Separate runner hosts from your forge. This is non-negotiable. If a build goes haywire and fills /var/lib/docker, you don’t want it taking down Gitea with it.

Secret scoping. Both Woodpecker and Gitea Actions let you scope secrets to specific repos or organizations. Don’t create global secrets unless you actually need them globally — least privilege applies here too.

Runner auto-registration with limits. Gitea’s act runner supports registration tokens with expiry. Use them. If a runner token leaks, an attacker can register their own runner and intercept pipeline secrets.

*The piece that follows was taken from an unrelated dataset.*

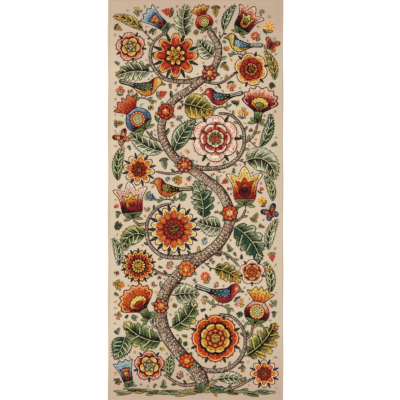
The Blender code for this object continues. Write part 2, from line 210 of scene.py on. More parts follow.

Backup your CI database. Woodpecker’s Postgres (or SQLite) stores your pipeline history, secrets, and repo activation state. Losing it means re-activating every repo and re-entering every secret. Back it up daily.


My Take

After running all three in various configurations, Woodpecker is my default recommendation for most self-hosted setups. It’s stable, the pipeline syntax is clean and explicit, the codebase is manageable, and you’re not dependent on GitHub’s ecosystem.

Gitea Actions wins when the team is GitHub-native and the integration benefit outweighs the operational complexity of managing the act runner plus the DEFAULT_ACTIONS_URL dance for air-gapped environments.

Drone is a museum piece at this point. Pay your respects and move on.

The deeper point: CI should be boring infrastructure. You want to set it up once, forget about it, and have it reliably build and test your code for years. Both Woodpecker and Gitea Actions can do that. Pick based on your team’s existing workflow, not on theoretical feature comparisons.